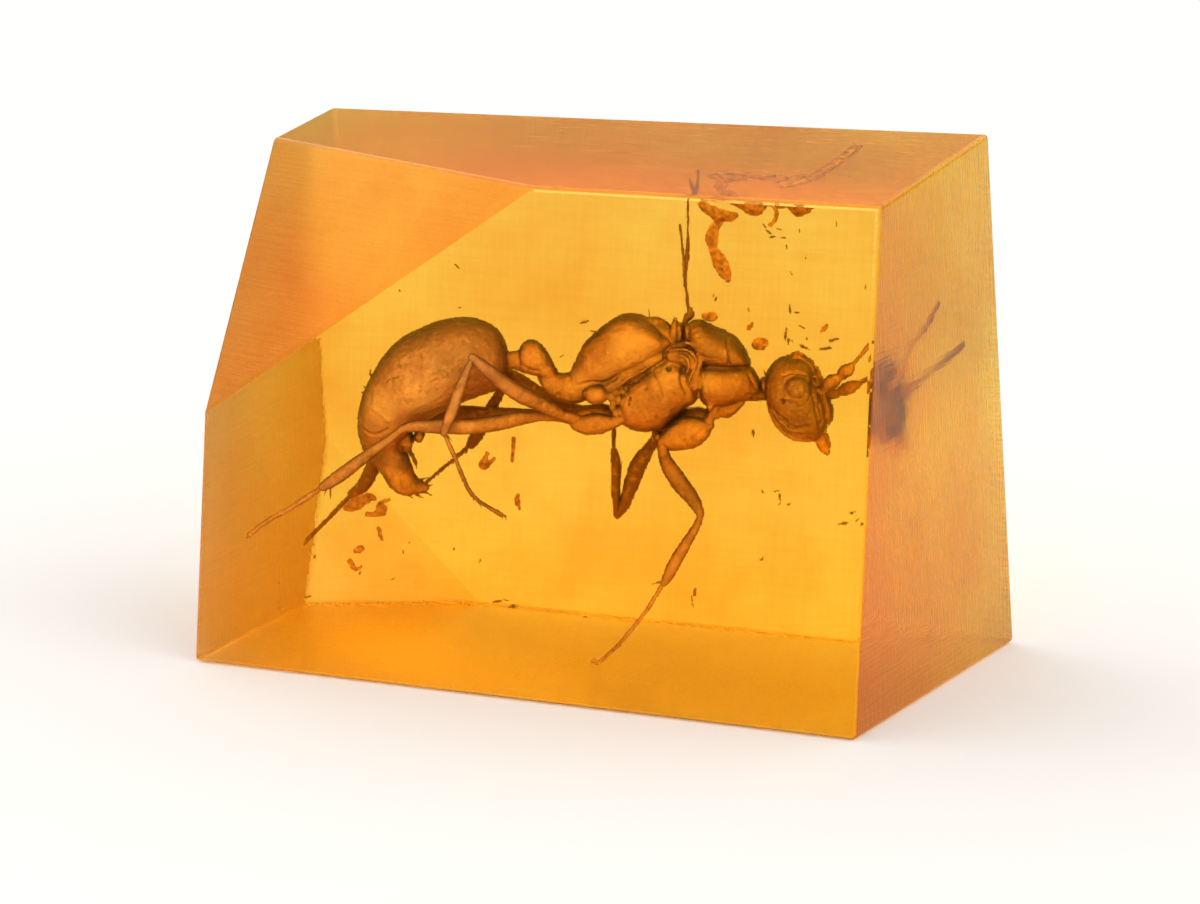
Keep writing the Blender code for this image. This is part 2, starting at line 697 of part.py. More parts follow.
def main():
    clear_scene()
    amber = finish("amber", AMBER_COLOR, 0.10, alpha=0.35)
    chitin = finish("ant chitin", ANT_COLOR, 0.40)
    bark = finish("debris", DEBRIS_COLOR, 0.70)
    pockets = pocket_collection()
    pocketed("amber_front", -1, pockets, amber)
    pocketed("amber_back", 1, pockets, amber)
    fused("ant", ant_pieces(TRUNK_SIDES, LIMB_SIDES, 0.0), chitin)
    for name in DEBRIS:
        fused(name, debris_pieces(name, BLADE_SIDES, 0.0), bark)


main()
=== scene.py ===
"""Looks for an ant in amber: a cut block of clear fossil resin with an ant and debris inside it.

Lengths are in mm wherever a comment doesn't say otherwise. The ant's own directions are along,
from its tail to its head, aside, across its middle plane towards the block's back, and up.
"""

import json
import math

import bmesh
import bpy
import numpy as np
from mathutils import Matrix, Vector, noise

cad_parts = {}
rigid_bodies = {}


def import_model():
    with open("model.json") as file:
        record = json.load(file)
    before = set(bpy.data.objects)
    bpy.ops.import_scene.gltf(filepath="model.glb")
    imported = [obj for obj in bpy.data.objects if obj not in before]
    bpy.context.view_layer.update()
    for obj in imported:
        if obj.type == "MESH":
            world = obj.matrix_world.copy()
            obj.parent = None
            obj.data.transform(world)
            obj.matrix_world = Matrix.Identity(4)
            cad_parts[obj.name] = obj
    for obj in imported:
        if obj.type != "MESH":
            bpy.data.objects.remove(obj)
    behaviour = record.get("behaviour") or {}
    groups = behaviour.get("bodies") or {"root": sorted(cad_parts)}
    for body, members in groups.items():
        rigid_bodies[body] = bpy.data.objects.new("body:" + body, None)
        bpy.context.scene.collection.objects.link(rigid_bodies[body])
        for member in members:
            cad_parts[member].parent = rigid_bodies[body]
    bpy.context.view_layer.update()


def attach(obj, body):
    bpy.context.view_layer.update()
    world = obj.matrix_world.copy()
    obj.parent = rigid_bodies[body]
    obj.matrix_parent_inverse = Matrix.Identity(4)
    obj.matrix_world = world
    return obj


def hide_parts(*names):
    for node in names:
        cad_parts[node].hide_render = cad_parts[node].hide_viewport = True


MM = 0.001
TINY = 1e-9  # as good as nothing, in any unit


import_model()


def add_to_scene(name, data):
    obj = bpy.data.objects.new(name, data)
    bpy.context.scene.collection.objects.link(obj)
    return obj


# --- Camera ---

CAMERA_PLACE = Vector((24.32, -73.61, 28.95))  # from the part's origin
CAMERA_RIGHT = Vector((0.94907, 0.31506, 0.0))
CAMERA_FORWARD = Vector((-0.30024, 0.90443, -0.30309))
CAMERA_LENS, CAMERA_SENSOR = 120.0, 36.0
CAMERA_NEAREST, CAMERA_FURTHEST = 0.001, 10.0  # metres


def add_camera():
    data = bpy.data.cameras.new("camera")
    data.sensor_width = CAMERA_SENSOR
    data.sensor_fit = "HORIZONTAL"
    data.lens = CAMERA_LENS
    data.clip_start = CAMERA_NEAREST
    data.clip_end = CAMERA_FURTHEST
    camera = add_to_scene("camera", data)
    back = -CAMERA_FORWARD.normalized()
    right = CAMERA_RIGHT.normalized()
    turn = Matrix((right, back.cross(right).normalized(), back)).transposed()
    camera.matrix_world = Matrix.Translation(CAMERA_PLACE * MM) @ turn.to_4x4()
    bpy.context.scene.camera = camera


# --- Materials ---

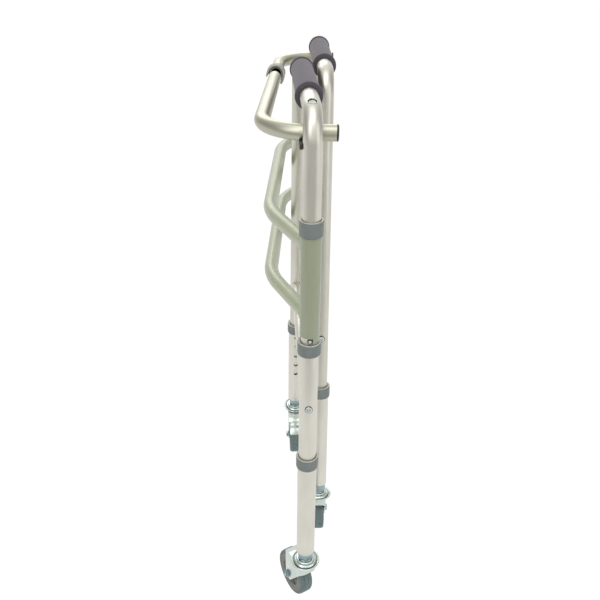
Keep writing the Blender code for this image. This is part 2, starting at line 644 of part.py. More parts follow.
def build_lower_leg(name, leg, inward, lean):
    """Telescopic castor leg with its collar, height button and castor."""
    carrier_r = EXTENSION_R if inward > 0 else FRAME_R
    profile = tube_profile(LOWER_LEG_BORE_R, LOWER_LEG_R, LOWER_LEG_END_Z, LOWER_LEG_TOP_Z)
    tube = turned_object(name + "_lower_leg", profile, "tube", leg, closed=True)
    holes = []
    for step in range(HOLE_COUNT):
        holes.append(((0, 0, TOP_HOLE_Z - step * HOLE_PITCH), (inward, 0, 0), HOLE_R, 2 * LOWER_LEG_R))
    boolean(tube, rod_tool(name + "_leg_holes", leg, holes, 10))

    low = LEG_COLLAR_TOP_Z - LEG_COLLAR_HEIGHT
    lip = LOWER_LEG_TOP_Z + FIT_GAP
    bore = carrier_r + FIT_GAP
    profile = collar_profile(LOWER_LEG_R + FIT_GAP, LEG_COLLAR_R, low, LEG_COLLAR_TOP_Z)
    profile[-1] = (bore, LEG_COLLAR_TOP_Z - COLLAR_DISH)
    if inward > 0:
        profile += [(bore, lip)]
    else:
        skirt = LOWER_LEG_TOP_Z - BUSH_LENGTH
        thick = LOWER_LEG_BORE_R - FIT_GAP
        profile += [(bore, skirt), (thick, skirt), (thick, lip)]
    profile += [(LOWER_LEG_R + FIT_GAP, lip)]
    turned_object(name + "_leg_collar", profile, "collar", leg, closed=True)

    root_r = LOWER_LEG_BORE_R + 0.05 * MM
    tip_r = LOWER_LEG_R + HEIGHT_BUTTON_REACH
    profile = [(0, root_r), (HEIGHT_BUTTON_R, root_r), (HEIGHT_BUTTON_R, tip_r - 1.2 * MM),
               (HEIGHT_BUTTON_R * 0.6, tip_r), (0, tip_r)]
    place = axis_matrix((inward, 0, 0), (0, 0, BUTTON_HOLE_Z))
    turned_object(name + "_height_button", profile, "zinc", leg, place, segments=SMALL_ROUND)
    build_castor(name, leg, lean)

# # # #

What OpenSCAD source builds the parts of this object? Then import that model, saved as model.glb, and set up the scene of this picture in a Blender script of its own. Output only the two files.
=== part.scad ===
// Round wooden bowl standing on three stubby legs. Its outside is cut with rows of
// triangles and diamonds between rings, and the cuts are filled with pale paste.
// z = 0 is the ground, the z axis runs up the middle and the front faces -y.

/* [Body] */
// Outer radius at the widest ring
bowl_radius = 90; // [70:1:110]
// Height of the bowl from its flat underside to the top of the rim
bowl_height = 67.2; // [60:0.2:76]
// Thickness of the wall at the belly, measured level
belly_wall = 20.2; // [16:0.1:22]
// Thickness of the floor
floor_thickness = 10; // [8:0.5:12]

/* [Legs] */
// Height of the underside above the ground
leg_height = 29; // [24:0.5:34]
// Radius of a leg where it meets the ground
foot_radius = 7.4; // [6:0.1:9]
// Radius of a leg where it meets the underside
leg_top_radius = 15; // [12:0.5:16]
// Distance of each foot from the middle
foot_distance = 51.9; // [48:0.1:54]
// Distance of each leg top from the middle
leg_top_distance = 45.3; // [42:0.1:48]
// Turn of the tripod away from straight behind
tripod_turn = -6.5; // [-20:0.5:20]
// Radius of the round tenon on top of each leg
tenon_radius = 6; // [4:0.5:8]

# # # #

Task brief
Reproduce exactly the lines from the one containing "cad_parts[obj.name] = obj" through the one containing "for body, members", inclusive, and nothing else.

Exercise solution
            cad_parts[obj.name] = obj
    for obj in imported:
        if obj.type != "MESH":
            bpy.data.objects.remove(obj)
    behaviour = record.get("behaviour") or {}
    groups = behaviour.get("bodies") or {"root": sorted(cad_parts)}
    for body, members in groups.items():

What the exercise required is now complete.